Wizard graphic colors are based on the icons that launch them. The colors used to create a toolbar wizard icon, for instance, should be the same colors used to create its wizard banner counterpart. To download and use the color palette for creating wizard graphics, see the Color section above under Icons.
As with the icons, wizard banner graphics fall under a limited set of color categories. These color categories are established for most elements and should be reused for like elements to maintain consistency, meaning, and identity. The following examples show how the different categories of color are applied to wizard banner graphics.
- Blue and yellow, as with the icons, are the two dominant colors and are used as a basis for many user interface graphics.
- Green, as with the icons, is often used to indicate that something is being run or initiated, and as a common accent color. The actions "run" and "play" are primary examples of how green is applied to support the concept.
- Red, as with the icons, is used to indicate an error or to signal an alert. It is also used for images that are typically red, such as a thermometer.
- Brown, as with the icons, is used to a lesser extent than the other colors noted, but it is generally associated with very specific types of objects.
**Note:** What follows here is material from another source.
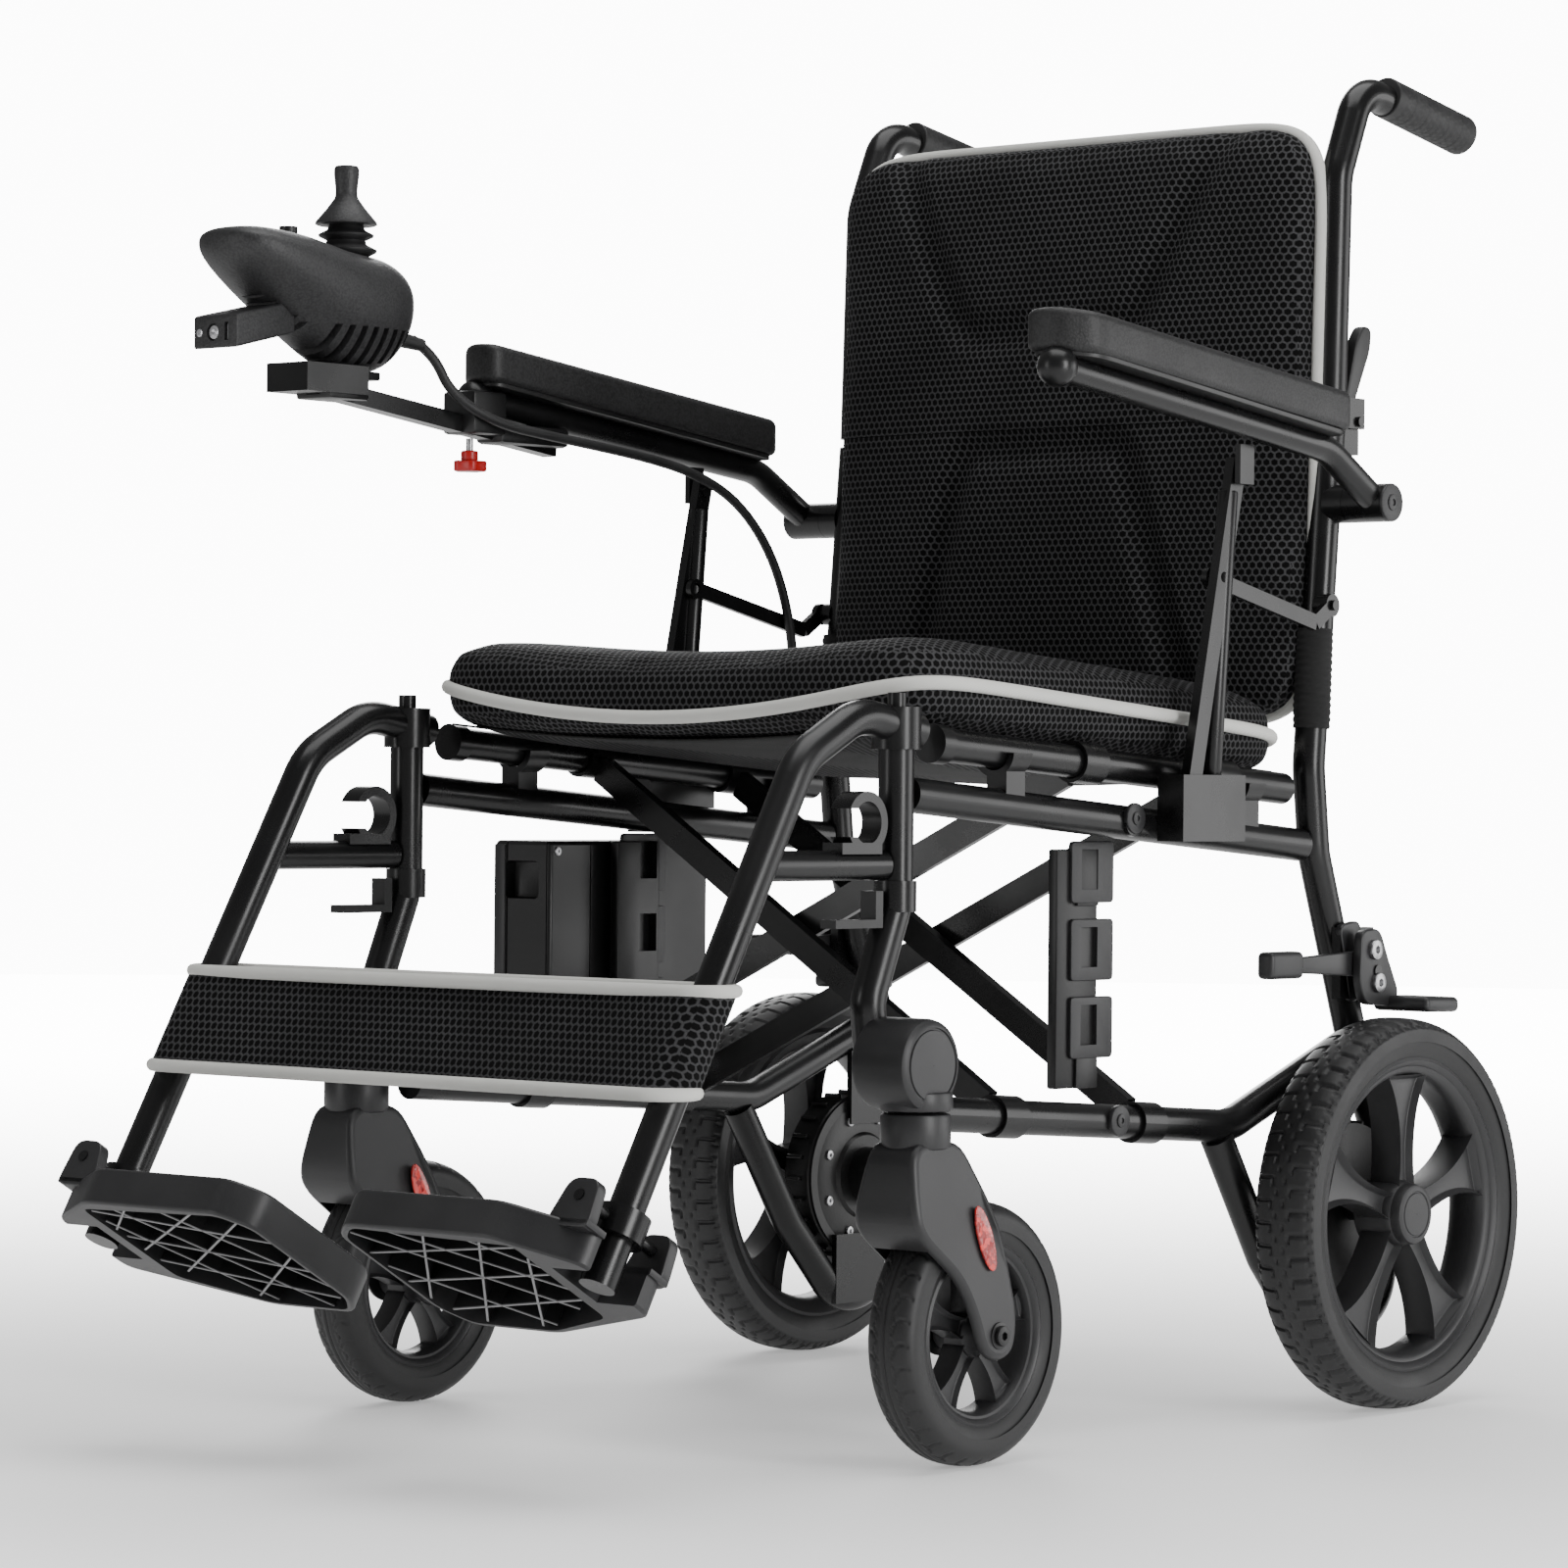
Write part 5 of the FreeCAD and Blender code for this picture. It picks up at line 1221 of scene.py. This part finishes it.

These objects are the Java "package", "bundle", and the "Enterprise Java Bean (EJB)".
- Purple, as with the icons, is associated with Java "Interface", plugin "fragment", and "Web Site" or "Site Project".
- Beige, as with the icons, is associated with "template" and "generic" objects. While not limited to these two object types, beige is usually reserved for placeholder or unrealized objects.
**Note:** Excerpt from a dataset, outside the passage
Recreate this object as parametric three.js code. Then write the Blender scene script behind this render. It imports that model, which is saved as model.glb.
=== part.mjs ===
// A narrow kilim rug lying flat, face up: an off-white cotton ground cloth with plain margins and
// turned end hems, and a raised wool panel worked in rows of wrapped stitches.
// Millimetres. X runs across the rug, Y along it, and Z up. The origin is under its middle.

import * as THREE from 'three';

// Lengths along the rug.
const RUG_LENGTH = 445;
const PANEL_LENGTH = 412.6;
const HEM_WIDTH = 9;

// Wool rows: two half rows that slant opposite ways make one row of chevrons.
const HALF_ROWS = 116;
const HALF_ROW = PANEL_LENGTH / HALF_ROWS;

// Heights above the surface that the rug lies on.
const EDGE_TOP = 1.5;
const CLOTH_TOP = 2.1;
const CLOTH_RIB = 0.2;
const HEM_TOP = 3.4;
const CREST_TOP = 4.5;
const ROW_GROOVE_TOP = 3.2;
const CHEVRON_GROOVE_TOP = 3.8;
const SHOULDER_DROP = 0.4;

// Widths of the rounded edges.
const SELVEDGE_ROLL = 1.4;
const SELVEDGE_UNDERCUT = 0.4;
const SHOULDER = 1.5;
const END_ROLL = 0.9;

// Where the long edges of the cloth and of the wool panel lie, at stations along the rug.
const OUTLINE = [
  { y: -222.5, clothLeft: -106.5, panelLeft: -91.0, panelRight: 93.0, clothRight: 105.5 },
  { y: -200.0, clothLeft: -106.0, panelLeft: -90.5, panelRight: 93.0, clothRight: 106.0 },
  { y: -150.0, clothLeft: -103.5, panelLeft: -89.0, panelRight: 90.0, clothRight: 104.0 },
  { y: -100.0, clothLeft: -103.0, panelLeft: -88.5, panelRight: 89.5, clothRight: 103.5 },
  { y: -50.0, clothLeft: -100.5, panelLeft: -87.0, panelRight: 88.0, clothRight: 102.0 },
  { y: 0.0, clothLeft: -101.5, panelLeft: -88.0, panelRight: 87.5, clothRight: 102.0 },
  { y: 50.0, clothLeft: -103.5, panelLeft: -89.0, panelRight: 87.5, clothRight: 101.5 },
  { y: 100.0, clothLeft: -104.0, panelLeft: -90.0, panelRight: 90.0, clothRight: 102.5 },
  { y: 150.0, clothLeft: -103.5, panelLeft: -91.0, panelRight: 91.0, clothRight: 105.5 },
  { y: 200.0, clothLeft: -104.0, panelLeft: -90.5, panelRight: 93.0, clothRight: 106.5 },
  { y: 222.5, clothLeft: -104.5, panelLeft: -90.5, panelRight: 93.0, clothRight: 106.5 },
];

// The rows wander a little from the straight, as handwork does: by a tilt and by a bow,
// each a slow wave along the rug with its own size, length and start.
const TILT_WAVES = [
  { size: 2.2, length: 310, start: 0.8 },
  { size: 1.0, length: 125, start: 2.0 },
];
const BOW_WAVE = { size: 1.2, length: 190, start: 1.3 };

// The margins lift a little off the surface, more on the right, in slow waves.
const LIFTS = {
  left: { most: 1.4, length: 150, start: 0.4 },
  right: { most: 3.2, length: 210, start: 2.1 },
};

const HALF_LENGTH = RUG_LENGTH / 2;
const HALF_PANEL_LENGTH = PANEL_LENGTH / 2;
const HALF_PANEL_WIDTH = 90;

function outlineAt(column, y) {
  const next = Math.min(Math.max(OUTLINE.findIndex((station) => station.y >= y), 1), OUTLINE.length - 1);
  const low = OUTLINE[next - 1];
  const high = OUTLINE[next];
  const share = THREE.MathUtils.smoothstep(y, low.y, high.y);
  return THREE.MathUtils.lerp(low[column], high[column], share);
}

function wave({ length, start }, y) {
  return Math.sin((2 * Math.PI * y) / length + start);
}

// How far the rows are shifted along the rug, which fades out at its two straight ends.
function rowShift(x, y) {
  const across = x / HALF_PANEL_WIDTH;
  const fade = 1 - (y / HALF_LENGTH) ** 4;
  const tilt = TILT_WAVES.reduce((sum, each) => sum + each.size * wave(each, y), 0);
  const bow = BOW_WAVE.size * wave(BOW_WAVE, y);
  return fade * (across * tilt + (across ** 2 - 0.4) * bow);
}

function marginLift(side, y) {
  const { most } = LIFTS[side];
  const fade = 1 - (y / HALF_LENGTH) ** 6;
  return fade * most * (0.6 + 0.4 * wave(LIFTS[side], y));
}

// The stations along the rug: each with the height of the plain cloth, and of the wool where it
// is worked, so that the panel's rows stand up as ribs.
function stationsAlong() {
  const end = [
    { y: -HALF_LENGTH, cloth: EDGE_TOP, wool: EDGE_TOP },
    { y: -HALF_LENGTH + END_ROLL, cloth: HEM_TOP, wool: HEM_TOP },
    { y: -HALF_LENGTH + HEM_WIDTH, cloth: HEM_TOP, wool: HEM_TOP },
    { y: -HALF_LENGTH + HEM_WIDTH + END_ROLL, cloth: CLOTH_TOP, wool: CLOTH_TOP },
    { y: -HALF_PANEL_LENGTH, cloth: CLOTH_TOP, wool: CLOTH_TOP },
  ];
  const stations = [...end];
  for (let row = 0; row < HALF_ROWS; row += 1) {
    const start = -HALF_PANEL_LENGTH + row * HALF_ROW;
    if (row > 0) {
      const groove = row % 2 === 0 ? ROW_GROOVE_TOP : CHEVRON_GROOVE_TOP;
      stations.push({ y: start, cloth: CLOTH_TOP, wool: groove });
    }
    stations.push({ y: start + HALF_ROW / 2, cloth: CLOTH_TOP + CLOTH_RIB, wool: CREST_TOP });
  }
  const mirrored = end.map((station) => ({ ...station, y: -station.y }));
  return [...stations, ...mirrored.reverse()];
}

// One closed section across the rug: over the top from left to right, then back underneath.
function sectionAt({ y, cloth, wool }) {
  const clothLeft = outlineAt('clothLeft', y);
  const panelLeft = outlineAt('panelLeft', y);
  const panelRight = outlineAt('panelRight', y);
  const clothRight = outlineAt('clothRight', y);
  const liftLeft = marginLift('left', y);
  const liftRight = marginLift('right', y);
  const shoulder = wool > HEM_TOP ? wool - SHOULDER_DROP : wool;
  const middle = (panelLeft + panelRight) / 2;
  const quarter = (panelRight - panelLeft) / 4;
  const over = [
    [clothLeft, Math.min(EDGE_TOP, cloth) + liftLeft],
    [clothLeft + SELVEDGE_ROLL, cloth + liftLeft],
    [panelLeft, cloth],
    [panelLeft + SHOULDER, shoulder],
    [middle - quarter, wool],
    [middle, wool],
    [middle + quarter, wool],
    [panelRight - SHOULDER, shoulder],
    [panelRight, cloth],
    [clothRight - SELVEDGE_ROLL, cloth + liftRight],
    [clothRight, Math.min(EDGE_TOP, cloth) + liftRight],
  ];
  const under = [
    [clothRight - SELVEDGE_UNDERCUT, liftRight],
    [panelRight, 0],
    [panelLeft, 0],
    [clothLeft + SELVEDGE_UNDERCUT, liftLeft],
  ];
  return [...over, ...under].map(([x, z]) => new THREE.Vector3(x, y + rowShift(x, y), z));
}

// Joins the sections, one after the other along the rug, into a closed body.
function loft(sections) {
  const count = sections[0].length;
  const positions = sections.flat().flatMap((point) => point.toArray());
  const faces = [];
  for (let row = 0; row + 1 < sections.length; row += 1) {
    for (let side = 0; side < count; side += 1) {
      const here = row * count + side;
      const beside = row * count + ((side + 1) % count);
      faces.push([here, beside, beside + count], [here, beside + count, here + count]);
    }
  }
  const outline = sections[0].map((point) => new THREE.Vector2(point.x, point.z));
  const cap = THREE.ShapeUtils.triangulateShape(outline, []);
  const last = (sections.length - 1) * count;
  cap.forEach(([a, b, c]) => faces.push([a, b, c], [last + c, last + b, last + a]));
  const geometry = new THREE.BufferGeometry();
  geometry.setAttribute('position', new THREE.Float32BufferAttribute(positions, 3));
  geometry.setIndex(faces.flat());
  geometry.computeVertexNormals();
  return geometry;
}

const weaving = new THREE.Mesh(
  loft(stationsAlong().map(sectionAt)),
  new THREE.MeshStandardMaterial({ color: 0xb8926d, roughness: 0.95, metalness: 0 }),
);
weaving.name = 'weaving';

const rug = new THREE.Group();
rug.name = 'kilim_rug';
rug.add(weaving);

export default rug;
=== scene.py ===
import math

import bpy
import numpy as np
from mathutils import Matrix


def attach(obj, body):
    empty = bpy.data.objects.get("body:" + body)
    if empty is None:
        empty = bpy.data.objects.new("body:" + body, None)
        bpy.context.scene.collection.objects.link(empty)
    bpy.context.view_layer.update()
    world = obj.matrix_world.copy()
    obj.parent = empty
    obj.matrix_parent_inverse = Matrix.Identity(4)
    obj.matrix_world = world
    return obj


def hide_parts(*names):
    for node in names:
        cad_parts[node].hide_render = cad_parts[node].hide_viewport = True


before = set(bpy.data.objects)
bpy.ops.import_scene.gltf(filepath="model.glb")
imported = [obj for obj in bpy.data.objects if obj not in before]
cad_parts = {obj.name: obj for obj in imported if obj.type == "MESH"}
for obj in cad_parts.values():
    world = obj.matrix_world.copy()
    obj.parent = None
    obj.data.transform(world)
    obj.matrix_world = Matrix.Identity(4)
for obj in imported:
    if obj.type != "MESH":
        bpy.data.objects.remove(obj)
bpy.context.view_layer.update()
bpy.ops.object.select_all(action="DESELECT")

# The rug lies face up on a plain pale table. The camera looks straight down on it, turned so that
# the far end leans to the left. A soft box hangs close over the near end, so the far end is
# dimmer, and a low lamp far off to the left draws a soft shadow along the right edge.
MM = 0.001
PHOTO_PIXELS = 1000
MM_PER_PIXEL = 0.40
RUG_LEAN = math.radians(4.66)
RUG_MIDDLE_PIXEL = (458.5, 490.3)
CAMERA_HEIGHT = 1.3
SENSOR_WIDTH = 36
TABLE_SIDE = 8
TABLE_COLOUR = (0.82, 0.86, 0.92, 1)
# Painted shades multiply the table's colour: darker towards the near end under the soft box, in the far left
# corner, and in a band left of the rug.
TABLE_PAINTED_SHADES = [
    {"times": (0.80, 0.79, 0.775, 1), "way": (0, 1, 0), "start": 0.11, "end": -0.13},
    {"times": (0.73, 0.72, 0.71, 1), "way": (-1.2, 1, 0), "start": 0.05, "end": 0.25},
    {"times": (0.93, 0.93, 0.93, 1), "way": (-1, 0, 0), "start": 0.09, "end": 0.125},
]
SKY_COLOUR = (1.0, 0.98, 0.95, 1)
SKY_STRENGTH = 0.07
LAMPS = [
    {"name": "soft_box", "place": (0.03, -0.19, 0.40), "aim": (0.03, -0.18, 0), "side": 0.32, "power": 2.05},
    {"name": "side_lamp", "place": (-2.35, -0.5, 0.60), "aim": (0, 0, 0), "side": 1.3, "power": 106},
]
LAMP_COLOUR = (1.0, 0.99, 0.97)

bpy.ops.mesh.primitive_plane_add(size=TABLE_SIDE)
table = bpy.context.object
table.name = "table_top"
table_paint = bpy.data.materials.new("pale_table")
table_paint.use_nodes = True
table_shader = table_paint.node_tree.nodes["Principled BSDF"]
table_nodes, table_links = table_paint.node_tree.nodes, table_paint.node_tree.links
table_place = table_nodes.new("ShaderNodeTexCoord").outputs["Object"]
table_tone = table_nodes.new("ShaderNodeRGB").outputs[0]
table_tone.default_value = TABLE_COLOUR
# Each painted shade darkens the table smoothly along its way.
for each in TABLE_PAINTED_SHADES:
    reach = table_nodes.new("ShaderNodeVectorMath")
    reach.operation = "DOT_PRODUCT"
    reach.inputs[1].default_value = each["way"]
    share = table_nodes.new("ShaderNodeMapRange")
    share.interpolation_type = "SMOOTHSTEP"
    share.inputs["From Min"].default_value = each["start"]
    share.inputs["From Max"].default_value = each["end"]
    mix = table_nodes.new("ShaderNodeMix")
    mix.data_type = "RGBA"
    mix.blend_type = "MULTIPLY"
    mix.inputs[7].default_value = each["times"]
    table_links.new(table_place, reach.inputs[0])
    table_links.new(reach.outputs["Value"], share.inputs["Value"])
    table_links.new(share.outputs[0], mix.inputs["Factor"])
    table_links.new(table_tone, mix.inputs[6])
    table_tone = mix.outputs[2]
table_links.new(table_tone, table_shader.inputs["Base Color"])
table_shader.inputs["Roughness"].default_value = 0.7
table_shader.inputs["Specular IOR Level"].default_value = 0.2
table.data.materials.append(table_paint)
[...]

Background color The background for wizard banners is part of the final graphic. It is a light blue curvilinear element that does not vary. However, the background color of the banner area does vary from one operation system and theme to another.
Previous to Eclipse 3.3, all wizard banner graphics were in GIF format, which meant that the blue curvilinear element blended to a white background that was part of the final cut image. This worked well on standard Windows and OSX themes that have a white banner background, but not on Linux flavors that have a grey banner background. Fortunately, Eclipse now supports the PNG graphic format and all Eclipse Project (SDK) wizard banner graphics have been converted to PNG so that graphic blends to whatever background color it sits on.